Thematically, there are some fun jibes here, in particular, played out at the expense of Neville, the slightly camp psychologist with all the platitudes, who initially seems to be the fall-guy. But Neville (Chris Robinson) comes into his own in his final number, a tour de force of musical comedy and pathos with enough of Busby Berkeley thrown in to give it a tantalising sense of parody. Don't you just want to hug the guy and say: 'Yes, we know you are in pain too' before collapsing into hysterics? And when you've finally stopped choking on your laughter say: 'Get a life! You've just shown you have the power. So do it. Get a life'? This is a forte in this musical: there is ambiguity.

In the programme notes Conor Mitchell claims to be paying homage to the great writers of musicals, but I believe that while he is doing that, irony and parody, the mainstays of postmodernism, have crept in sufficiently to make us love the old genre and laugh at it too. Musically, it is a satisfying postmodern mish-mass of styles from the Broadway greats to Kurt Weill, and the choreography is as rich as it can get on a small stage with little means: superbly executed by a cast who can really shift their bodies with precision and zest: belting out the words with great voices that are complemented by a physicality that knocks your socks off.

I must say that I didn't think that the music, the lyrics and the plot, were actually as good as the cast that made this production work. Some of the songs and dances could be cut to greater effect. It is a pity to say this, but those songs that were not entirely engaging were delivered by characters more vulnerable than the others in group therapy, in the world, in the fact that they had lost their energy as human beings and a notion of how to go forward. While the lyrics were trying to give them a voice the music was working against it. There was a sentimentality here that didn't stand up to the stronger characters. And, while it was fun to see these people in group therapy, I didn't believe in the resolution. But then .we are living in a complex society, are there any resolutions?

Amongst those stronger characters, I have to mention Barbara (superbly played by Mary Moulds) whose shaman spirit mate had told her that her body had been taken over by an African man.
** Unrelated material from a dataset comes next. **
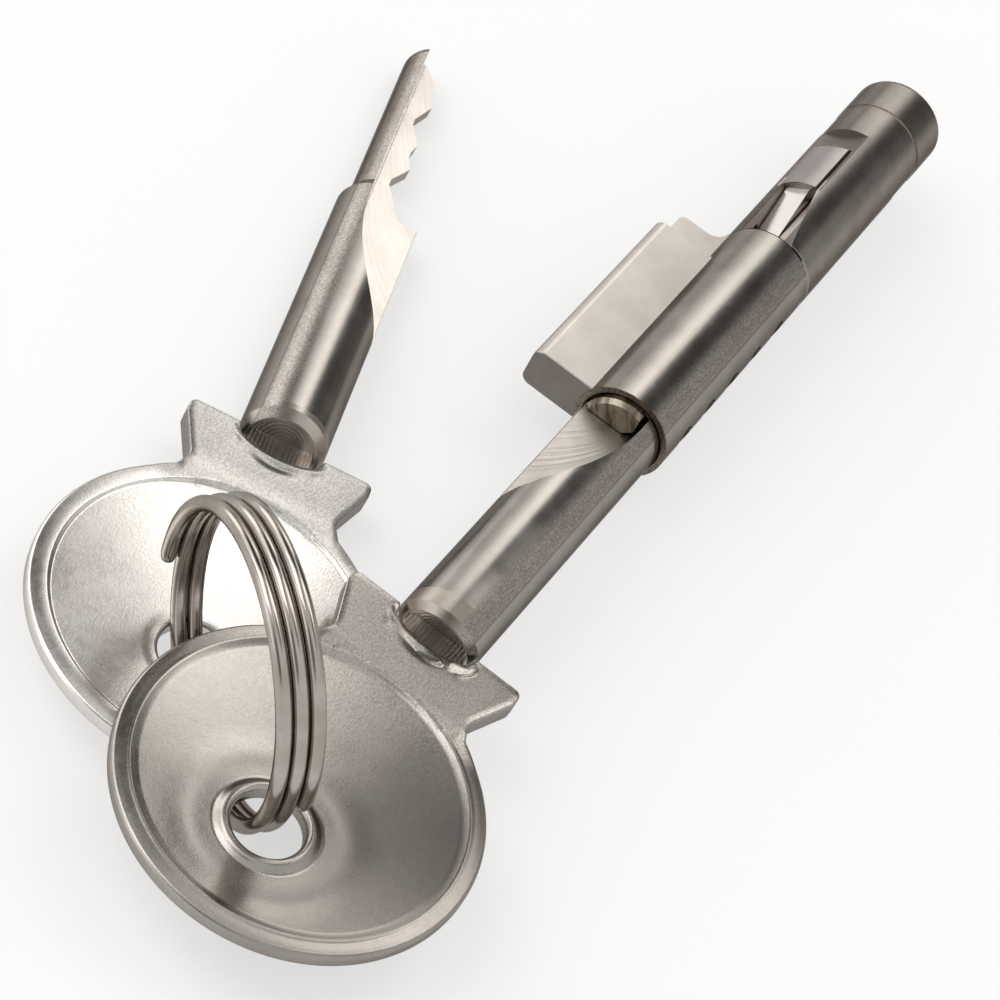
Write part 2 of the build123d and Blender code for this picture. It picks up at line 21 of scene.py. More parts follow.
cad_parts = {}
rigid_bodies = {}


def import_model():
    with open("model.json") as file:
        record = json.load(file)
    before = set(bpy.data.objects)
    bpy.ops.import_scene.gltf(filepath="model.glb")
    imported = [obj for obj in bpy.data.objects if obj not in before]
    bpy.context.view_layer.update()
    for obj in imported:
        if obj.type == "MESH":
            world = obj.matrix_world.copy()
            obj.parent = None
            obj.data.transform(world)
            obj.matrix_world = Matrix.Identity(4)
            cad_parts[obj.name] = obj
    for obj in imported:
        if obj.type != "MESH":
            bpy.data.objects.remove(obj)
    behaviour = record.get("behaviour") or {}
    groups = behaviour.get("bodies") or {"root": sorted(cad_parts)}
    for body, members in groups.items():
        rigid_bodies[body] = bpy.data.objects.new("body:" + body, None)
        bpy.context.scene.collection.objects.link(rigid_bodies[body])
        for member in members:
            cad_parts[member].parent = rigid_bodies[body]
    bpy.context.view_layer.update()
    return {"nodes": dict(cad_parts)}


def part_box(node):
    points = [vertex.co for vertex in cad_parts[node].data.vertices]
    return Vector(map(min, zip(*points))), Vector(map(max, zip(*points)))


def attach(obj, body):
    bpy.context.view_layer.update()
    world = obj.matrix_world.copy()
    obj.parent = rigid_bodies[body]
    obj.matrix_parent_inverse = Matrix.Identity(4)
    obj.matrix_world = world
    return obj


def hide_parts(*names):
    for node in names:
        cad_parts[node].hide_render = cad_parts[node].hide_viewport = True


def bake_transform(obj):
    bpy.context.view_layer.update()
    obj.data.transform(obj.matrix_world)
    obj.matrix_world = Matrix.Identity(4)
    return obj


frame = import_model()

It is a character distinguished from the others by her beliefs about her control by a demonic spirit. Part of it was humour, because all the others were 'normal', but Moulds gave a performance in her songs, expressing the eroticism and chaotic desire for control instilled in her by her (fictional, shaman possessor), that was just a joy to watch vocally and physically: what a talent! She was a blockbuster, a roller-coaster, a piece of concrete as energy hitting you. Wow, woman, go for it! What she did physically and vocally with that moment in song was the most stunning piece of the evening. Frankly, if this is what makes you insane, your shaman, and the black man invading your body, I want that too!

But they were all good. It's just great to watch so much talent, nurtured so that it can diversify into acting, singing, physicality. It's good to know that in Britain there are drama schools are that producing talent like this. I hope the status quo and the Arts' Council are going to recognise that. Recognise this project and all the work that has gone into it. And more projects like this one.